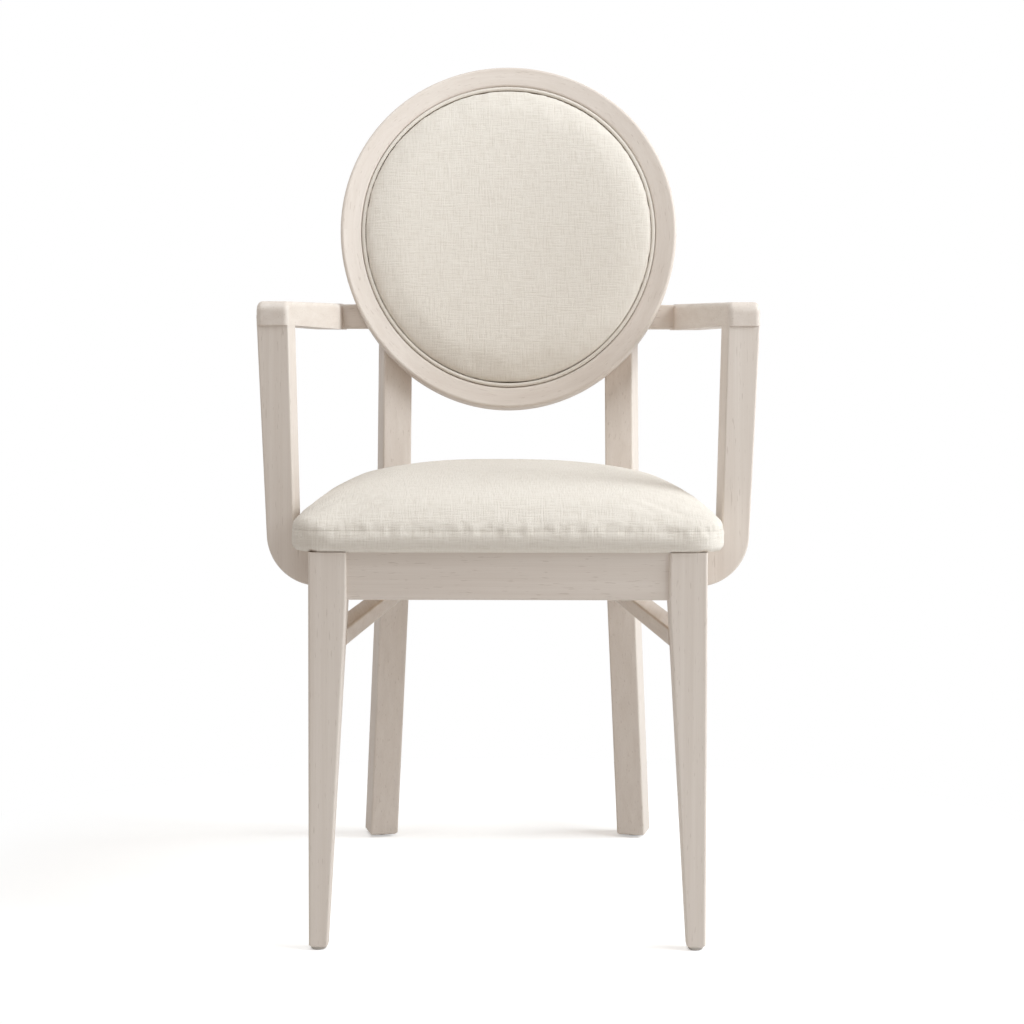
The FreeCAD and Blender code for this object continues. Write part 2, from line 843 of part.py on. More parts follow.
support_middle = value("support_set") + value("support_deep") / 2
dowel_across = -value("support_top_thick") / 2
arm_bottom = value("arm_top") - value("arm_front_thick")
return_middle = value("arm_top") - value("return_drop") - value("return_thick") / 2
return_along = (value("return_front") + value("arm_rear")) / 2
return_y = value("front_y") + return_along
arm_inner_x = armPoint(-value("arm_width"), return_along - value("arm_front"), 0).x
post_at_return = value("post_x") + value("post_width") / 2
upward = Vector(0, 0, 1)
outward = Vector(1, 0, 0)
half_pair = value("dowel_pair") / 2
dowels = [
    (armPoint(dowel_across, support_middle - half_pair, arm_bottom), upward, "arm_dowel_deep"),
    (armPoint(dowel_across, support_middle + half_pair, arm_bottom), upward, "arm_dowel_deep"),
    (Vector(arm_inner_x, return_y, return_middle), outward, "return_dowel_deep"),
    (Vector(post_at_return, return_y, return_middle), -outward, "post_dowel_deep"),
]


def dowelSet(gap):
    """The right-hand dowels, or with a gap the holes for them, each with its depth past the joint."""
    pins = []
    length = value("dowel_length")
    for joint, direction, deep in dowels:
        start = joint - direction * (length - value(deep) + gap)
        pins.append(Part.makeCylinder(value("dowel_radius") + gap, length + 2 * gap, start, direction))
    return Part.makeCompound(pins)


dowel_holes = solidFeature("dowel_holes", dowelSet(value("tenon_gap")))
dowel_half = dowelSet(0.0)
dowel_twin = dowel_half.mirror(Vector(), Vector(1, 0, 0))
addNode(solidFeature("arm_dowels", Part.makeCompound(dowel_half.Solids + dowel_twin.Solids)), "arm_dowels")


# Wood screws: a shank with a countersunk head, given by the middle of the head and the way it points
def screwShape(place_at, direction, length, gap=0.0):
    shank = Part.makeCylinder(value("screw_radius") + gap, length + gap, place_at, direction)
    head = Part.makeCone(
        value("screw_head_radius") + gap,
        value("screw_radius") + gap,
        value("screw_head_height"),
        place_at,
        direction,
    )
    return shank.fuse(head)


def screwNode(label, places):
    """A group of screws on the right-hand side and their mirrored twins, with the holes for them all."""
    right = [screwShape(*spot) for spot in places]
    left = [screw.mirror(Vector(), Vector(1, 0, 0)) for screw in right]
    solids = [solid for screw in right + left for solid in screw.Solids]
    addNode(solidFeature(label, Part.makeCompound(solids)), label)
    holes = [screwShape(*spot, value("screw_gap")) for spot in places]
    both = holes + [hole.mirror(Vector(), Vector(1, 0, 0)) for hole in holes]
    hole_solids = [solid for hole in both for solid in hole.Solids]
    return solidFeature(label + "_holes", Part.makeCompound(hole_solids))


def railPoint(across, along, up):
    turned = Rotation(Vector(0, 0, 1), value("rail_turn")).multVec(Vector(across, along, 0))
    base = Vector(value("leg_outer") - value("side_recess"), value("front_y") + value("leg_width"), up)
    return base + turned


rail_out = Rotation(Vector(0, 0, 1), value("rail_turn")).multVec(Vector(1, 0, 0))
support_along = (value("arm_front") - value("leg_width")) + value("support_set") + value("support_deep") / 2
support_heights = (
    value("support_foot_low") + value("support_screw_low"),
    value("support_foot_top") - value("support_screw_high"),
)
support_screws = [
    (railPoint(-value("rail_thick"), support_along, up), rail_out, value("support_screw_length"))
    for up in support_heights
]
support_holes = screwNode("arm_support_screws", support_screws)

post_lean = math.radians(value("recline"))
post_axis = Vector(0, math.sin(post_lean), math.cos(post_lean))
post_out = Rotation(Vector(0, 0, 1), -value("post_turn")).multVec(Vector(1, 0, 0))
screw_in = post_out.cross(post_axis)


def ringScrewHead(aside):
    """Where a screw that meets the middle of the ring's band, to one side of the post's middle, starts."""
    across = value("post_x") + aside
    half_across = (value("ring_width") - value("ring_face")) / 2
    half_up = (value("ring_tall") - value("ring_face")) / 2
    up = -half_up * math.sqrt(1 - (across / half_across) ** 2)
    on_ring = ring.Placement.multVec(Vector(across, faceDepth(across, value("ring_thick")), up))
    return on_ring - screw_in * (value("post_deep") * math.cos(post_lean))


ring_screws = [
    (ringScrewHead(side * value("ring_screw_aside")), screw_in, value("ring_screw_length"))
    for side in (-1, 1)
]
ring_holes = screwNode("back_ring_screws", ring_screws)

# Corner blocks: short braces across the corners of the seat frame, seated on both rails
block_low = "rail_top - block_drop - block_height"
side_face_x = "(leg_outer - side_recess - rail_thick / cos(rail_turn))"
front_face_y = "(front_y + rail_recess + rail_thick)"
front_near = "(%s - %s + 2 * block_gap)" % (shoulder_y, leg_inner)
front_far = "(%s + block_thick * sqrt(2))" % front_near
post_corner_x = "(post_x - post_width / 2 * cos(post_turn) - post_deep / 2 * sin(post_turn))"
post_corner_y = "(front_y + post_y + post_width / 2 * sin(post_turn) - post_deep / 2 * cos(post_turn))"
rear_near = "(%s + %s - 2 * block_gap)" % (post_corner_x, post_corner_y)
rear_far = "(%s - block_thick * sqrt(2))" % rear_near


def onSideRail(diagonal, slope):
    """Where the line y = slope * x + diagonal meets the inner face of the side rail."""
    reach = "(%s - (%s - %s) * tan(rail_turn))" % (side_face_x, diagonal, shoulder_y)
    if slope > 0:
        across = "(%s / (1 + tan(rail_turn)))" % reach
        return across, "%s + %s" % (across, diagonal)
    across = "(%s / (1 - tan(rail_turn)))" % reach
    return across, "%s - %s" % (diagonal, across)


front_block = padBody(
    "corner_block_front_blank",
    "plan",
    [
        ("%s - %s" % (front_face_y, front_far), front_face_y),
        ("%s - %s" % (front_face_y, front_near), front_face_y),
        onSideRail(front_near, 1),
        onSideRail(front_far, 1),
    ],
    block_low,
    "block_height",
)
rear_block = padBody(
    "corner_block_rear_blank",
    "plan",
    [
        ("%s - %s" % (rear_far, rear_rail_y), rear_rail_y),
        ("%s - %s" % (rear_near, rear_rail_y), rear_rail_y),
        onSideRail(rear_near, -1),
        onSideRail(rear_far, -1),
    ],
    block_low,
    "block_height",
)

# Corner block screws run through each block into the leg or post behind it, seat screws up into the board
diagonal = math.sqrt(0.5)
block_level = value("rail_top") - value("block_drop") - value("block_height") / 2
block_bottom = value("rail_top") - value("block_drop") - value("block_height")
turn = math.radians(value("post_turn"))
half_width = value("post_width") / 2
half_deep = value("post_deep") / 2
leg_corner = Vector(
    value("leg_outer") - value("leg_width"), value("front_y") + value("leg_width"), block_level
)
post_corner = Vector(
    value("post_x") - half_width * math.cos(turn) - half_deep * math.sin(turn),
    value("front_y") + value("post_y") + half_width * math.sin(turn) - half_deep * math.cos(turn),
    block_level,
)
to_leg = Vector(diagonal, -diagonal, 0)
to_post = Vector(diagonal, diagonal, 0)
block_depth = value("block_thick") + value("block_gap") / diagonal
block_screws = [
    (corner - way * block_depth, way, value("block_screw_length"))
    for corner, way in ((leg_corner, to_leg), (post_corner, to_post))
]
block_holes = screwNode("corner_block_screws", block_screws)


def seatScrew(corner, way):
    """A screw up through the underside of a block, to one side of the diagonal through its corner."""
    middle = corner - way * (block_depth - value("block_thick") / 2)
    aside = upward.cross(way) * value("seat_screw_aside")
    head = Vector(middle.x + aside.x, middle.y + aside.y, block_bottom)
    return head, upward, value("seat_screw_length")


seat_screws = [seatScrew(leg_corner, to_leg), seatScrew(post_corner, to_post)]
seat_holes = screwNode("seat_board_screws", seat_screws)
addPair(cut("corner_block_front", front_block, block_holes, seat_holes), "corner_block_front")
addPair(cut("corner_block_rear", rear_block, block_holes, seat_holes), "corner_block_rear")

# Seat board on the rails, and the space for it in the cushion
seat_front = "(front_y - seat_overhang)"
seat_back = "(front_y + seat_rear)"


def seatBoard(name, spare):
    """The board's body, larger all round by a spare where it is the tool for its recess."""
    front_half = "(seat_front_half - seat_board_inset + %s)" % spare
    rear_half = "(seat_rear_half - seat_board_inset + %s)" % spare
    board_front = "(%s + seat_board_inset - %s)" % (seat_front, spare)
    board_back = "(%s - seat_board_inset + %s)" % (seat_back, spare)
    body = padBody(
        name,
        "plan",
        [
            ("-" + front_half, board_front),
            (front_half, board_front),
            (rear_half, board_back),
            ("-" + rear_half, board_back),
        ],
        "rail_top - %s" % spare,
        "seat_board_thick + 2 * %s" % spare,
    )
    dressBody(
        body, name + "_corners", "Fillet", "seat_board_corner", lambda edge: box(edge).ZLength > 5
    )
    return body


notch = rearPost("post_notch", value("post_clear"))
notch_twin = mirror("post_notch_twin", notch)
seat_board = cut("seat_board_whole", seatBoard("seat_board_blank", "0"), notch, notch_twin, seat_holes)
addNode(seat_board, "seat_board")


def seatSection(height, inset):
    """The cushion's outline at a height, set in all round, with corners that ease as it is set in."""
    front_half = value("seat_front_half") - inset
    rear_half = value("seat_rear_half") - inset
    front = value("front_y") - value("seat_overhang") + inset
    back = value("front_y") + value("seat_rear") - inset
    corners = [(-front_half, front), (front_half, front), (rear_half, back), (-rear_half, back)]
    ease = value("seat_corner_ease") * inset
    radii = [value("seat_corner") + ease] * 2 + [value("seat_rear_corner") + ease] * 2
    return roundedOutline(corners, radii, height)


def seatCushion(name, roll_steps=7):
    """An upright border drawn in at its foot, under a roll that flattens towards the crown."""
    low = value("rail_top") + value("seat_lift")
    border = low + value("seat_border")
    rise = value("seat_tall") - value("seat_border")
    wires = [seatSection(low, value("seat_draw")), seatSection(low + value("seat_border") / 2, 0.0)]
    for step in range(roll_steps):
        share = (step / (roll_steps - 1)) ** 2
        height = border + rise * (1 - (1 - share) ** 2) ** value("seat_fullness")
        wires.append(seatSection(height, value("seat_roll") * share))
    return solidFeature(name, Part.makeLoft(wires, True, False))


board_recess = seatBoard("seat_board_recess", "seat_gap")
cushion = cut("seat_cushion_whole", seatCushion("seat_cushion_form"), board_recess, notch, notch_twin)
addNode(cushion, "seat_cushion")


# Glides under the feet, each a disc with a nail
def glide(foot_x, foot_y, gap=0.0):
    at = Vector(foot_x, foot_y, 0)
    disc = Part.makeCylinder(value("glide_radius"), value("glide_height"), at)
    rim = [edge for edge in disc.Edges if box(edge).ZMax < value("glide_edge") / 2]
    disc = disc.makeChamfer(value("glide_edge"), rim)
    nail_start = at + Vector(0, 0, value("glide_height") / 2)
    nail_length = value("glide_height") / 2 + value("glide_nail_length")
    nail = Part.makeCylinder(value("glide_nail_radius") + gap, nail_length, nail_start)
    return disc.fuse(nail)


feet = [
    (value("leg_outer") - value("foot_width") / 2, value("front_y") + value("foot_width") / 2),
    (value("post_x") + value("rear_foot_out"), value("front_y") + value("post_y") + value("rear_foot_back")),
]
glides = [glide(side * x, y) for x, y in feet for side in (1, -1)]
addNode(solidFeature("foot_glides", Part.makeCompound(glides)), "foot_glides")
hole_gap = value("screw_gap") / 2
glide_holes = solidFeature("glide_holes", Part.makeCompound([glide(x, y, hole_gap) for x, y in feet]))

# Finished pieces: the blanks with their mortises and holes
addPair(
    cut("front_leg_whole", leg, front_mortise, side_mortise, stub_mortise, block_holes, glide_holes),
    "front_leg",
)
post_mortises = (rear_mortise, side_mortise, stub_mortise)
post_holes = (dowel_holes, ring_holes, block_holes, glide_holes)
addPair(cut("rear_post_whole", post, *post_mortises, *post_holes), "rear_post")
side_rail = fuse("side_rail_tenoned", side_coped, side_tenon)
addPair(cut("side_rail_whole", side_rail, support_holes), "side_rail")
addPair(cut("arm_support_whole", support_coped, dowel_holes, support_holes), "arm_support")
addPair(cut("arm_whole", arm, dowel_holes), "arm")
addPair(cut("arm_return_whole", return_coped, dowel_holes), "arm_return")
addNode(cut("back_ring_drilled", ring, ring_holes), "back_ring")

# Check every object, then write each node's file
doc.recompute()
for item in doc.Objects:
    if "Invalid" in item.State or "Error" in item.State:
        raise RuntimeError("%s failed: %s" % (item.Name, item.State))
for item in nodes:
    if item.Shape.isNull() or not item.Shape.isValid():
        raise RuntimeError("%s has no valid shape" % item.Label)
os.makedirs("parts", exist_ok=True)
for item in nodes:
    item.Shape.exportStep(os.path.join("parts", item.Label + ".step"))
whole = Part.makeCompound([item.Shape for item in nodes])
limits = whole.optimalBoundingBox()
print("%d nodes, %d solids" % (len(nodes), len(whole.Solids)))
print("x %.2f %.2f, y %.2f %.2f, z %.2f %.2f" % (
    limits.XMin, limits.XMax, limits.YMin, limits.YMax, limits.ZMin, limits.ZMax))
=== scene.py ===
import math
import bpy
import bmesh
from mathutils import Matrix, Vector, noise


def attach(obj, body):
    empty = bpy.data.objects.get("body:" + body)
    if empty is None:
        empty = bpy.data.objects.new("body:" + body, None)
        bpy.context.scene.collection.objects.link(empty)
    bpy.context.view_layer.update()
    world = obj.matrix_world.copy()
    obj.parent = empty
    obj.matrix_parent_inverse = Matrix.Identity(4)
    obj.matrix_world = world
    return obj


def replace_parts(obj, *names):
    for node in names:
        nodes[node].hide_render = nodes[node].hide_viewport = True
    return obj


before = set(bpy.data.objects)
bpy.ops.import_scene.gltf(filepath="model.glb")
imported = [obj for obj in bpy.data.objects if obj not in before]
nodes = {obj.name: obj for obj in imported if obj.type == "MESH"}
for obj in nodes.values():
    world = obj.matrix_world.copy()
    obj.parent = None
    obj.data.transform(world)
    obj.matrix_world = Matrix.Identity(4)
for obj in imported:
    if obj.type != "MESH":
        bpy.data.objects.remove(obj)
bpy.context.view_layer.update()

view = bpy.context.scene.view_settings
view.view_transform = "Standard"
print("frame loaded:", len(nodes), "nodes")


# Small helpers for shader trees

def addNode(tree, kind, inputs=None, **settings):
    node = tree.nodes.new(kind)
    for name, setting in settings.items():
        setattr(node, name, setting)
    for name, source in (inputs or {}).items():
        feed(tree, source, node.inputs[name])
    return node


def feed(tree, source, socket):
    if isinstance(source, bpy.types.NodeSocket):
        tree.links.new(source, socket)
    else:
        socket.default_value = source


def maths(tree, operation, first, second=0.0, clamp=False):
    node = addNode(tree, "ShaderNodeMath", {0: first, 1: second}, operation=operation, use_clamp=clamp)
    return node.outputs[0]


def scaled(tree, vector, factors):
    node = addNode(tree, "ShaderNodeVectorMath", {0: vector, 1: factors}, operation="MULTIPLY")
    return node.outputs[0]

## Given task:
Provide an exact reproduction of only those lines that start at the line containing "# Check every" and end at the line containing "nodes[node].hide_render = nodes[node].hide_viewport", inclusive.

## The solution:
# Check every object, then write each node's file
doc.recompute()
for item in doc.Objects:
    if "Invalid" in item.State or "Error" in item.State:
        raise RuntimeError("%s failed: %s" % (item.Name, item.State))
for item in nodes:
    if item.Shape.isNull() or not item.Shape.isValid():
        raise RuntimeError("%s has no valid shape" % item.Label)
os.makedirs("parts", exist_ok=True)
for item in nodes:
    item.Shape.exportStep(os.path.join("parts", item.Label + ".step"))
whole = Part.makeCompound([item.Shape for item in nodes])
limits = whole.optimalBoundingBox()
print("%d nodes, %d solids" % (len(nodes), len(whole.Solids)))
print("x %.2f %.2f, y %.2f %.2f, z %.2f %.2f" % (
    limits.XMin, limits.XMax, limits.YMin, limits.YMax, limits.ZMin, limits.ZMax))
=== scene.py ===
import math
import bpy
import bmesh
from mathutils import Matrix, Vector, noise


def attach(obj, body):
    empty = bpy.data.objects.get("body:" + body)
    if empty is None:
        empty = bpy.data.objects.new("body:" + body, None)
        bpy.context.scene.collection.objects.link(empty)
    bpy.context.view_layer.update()
    world = obj.matrix_world.copy()
    obj.parent = empty
    obj.matrix_parent_inverse = Matrix.Identity(4)
    obj.matrix_world = world
    return obj


def replace_parts(obj, *names):
    for node in names:
        nodes[node].hide_render = nodes[node].hide_viewport = True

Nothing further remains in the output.